The devastating experience of infertility brought her to her knees and back to the practice of the Catholic faith. In 1991, she and her husband adopted a two year old Romanian boy, and gave birth to a baby girl. She left her full-time university teaching post in 1996 to move with her family to California. She is now a part-time Research Fellow at the Acton Institute for the Study of Religion and Liberty.

Dr. Morse writes about the family and the free society. Her first book, Love and Economics: Why the Laissez-Faire Family Doesn’t Work, shows why the family is the necessary building block for a free society and why so many modern attempted substitutes for the family do not work. Her second book, Smart Sex: Finding Life-Long Love in a Hook-Up World, exposes the sexual revolution’s fraudulent promise of freedom and points the way to the most thrilling adventure of all–life-long love.

Her public policy articles have appeared in Forbes, Policy Review, The American Enterprise, Fortune, Reason, the Wall Street Journal, Vital Speeches,
and Religion and Liberty.

Dr.

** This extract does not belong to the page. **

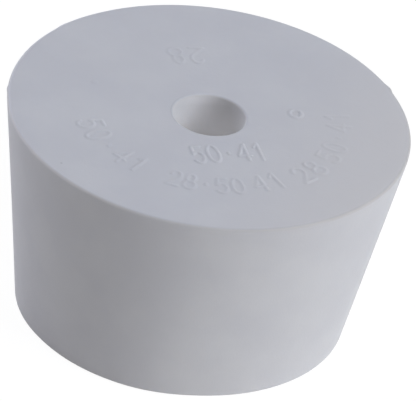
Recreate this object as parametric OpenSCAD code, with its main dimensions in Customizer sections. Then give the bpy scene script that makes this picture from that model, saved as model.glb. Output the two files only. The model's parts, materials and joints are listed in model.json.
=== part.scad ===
// One-hole rubber stopper: a tapered plug moulded in one piece, with a straight bore through it.
// It stands on its small end. The origin is the centre of that end, and +Z runs up the bore.

/* [Body] */
// Diameter of the large end, measured at the sharp corner before rounding
large_end_d = 50; // [46:0.5:56]
// Diameter of the small end, measured at the sharp corner before rounding
small_end_d = 40.8; // [36:0.1:44]
// Height from the small end to the large end
body_height = 28; // [22:0.5:34]

/* [Bore] */
// Diameter of the bore that takes a tube, a rod or a thermometer
bore_d = 9; // [4:0.5:14]

/* [Rounding] */
// Radius round the rim of the large end
large_rim_r = 0.4; // [0.1:0.1:1]
// Radius round the rim of the small end
small_rim_r = 0.4; // [0.3:0.1:1]
// Radius round both mouths of the bore
bore_lip_r = 0.3; // [0.1:0.1:0.6]

/* [Moulding flash] */
// Thickness of the flash left on the rim of the large end, where the mould parts
flash_thickness = 0.7; // [0.6:0.1:1.2]
// Direction of the nub on the right, in degrees counter-clockwise from +X
right_nub_angle = 31; // [0:1:359]
// Length of the right nub along the rim
right_nub_length = 2; // [1:0.1:3]
// How far the right nub stands out of the rim
right_nub_height = 0.25; // [0.1:0.05:0.4]
// Direction of the long trimming tab at the back
back_tab_angle = 138; // [0:1:359]
// Length of the back tab along the rim
back_tab_length = 6.4; // [4:0.1:8]
// How far the back tab stands out of the rim
back_tab_height = 0.1; // [0.1:0.05:0.2]
// Direction of the nub near the left end of the back tab
back_nub_angle = 142; // [0:1:359]
// Length of the back nub along the rim
back_nub_length = 2.6; // [1:0.1:3]
// How far the back nub stands out of the rim
back_nub_height = 0.2; // [0.1:0.05:0.4]
// Direction of the nub on the left
left_nub_angle = 182; // [0:1:359]
// Length of the left nub along the rim
left_nub_length = 1.8; // [1:0.1:3]
// How far the left nub stands out of the rim
left_nub_height = 0.15; // [0.1:0.05:0.4]

/* [Hidden] */
$fn = 96;

large_r = large_end_d / 2;
small_r = small_end_d / 2;
bore_r = bore_d / 2;
// The wall's lean from upright, in degrees
lean = atan((large_r - small_r) / body_height);
// Radius of the rounded rim of the large end, where it is widest
rim_r = large_r - large_rim_r * (1 / tan((90 - lean) / 2) - 1);
// The flash lies a little under the flat of the large end, across the rounding of its rim
flash_drop = 0.15;
flash_bottom = body_height - flash_drop - flash_thickness;
// How deep the root of each piece of flash reaches into the body
flash_root = 1.5;
// A rounding's arc is this much over its radius, so that it crosses both edges instead of only touching them
arc_overshoot = 1.0005;
// The four corners of half the section, anticlockwise from the bore's lower mouth
lower_mouth = [bore_r, 0];
small_rim = [small_r, 0];
large_rim = [large_r, body_height];
upper_mouth = [bore_r, body_height];

// Direction from one point to another, as a unit vector.
function towards(from, to) = (to - from) / norm(to - from);

// Radius of the disc that stands `height` out of a rim of radius `rim` along a chord of `length`.
function flash_radius(rim, length, height) = 1 / (8 * height / pow(length, 2) + 1 / rim);

// What rounding takes off the sharp corner between `before` and `after`, down to an arc of radius `r`.
module corner_waste(corner, before, after, r) {
    u = towards(corner, before);
    v = towards(corner, after);
    half_angle = acos(u * v) / 2;
    bisector = towards([0, 0], u + v);
    // From the corner to the arc's centre, and to the chord between the arc's ends
    to_centre = r / sin(half_angle);
    to_chord = to_centre * pow(cos(half_angle), 2);
    translate(corner)
        rotate(atan2(bisector[1], bisector[0]))
            difference() {
                translate([to_chord - 2 * to_centre, -2 * r])
                    square([2 * to_centre, 4 * r]);
                translate([to_centre, 0])
                    circle(r = r * arc_overshoot);
            }
}

// Half the section: the tapered wall, the straight bore and the four rounded corners.
module half_section() {
    difference() {
        polygon([lower_mouth, small_rim, large_rim, upper_mouth]);
        corner_waste(lower_mouth, upper_mouth, small_rim, bore_lip_r);
        corner_waste(small_rim, lower_mouth, large_rim, small_rim_r);
        corner_waste(large_rim, small_rim, upper_mouth, large_rim_r);
        corner_waste(upper_mouth, large_rim, lower_mouth, bore_lip_r);
    }
}

// Outline of a low lens of flash on the rim of the large end, with its root inside the wall.
module flash_outline(angle, length, height) {
    r = flash_radius(rim_r, length, height);
    rotate(angle)
        intersection() {
            translate([rim_r + height - r, 0])
                circle(r = r);
            translate([rim_r - flash_root, -length])
                square([2 * flash_root, 2 * length]);
        }
}

// The flash that the mould's parting line leaves, where neighbouring lenses run into one outline.
module flash() {
    translate([0, 0, flash_bottom])
        linear_extrude(height = flash_thickness)
            union() {
                flash_outline(right_nub_angle, right_nub_length, right_nub_height);
                flash_outline(back_tab_angle, back_tab_length, back_tab_height);
                flash_outline(back_nub_angle, back_nub_length, back_nub_height);
                flash_outline(left_nub_angle, left_nub_length, left_nub_height);
            }
}

// The moulded stopper.
module stopper() {
    color("Gainsboro")
        union() {
            rotate_extrude()
                half_section();
            flash();
        }
}

stopper();
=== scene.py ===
"""Looks of the one-hole rubber stopper.

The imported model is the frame: its node's mesh and the mount of its bore give the sizes that this
script works from. The stopper is turned as one closed mesh, with its rounded rims, its bore, the
flash on its rim and the figures raised on the face of its large end. It stands on a white floor
under soft lamps.
"""

from __future__ import annotations

import json
import logging
import math
from dataclasses import dataclass
from enum import Enum
from typing import Iterable, Iterator, Protocol, Sequence

import bmesh
import bpy
import numpy as np
from mathutils import Matrix, Vector, noise

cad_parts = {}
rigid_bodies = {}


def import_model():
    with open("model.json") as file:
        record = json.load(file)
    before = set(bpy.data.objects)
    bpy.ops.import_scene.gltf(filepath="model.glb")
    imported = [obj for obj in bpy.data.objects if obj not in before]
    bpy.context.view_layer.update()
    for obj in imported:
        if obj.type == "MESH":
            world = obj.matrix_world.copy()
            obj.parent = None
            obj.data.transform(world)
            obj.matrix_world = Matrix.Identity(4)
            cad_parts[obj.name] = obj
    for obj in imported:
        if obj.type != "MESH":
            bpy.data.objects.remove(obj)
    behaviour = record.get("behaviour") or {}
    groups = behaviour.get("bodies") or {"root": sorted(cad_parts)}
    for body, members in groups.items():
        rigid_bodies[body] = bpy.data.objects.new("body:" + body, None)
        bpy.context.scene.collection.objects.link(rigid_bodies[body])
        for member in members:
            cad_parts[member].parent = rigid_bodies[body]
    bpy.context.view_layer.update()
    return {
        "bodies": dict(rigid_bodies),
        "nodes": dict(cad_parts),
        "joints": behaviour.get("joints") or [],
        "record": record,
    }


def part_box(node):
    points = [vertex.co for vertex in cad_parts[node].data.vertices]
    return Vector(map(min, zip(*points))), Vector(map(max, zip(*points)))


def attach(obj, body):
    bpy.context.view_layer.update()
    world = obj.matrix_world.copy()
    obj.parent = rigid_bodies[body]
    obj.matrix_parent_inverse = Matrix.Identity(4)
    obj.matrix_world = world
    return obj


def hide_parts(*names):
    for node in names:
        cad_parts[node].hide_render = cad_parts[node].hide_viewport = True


MM = 0.001
NODE = "stopper"
BODY = "root"
# Places whose heights differ by less than this, in millimetres, lie on one level.
SAME_LEVEL = 0.001

# A colour in 8-bit sRGB.
Colour = tuple[int, int, int]
# The four channels of a linear colour, or what multiplies each of them.
Channels = tuple[float, float, float, float]
# A direction from the bore's axis.
Side = tuple[float, float, float]
# Where something starts and where it ends.
Range = tuple[float, float]

log = logging.getLogger("stopper")


# --------------------------------------------------------------------------------------------------
# Shader maths


class Wire:
    """A shader socket, or a number, that takes part in Python expressions.

    Args:
        graph: The node graph that new Math nodes go into.
        source: The socket or the plain number that this wire stands for.
    """

    def __init__(self, graph: "Graph", source: bpy.types.NodeSocket | float) -> None:
        """Keeps the graph and the source."""
        self.graph = graph
        self.source = source

    def _math(self, operation: str, *others: "Wire | float", clamp: bool = False) -> "Wire":
        """Adds one Math node whose inputs are this wire and the others."""
        values = [self, *others]
        return self.graph.node(
            "ShaderNodeMath", {"operation": operation, "use_clamp": clamp}, dict(enumerate(values))
        )

    def __add__(self, other: "Wire | float") -> "Wire":
        """Sum."""
        return self._math("ADD", other)

    __radd__ = __add__

    def __sub__(self, other: "Wire | float") -> "Wire":
        """Difference."""
        return self._math("SUBTRACT", other)

    def __rsub__(self, other: float) -> "Wire":
        """Difference from a number on the left."""
        return Wire(self.graph, other)._math("SUBTRACT", self)

    def __mul__(self, other: "Wire | float") -> "Wire":
        """Product."""
        return self._math("MULTIPLY", other)

    __rmul__ = __mul__

    def absolute(self) -> "Wire":
        """This value without its sign."""
        return self._math("ABSOLUTE")

    def at_least(self, other: "Wire | float") -> "Wire":
        """The greater of this value and another."""
        return self._math("MAXIMUM", other)

    def power(self, exponent: float) -> "Wire":
        """This value raised to a power."""
        return self._math("POWER", exponent)

    def clamped(self) -> "Wire":
        """This value held between 0 and 1."""
        return self._math("ADD", 0.0, clamp=True)

    def step(self, low: float, high: float, kind: str = "SMOOTHSTEP") -> "Wire":
        """A rise from 0 at `low` to 1 at `high`.

        Args:
            low: The value where the rise starts.
            high: The value where it ends.
            kind: How it rises, smoothly or by "LINEAR".

        Returns:
            The risen value.
        """
        return self.graph.node(
            "ShaderNodeMapRange",
            {"interpolation_type": kind},
            {"Value": self, "From Min": low, "From Max": high},
        )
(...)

Morse’s scholarly articles have appeared in the Journal of Political Economy, Economic Inquiry, the Journal of Economic History, Publius: the Journal of Federalism, the University of Chicago Law Review, and the Harvard Journal of Law and Public Policy, Social Philosophy and Policy, The Independent Review, townhall.com, and The Notre Dame Journal of Law Ethics and Public Policy.

I know I don’t have to tell you George Mason University is home to Walter Williams, one of my two favorite living economists, whose work I often feature. GMU has the best economics school in the entire nation, featuring 2 Nobel prize winners. (Their only black mark is their shoddy treatment of intelligent design theorist Dr. Caroline Crocker).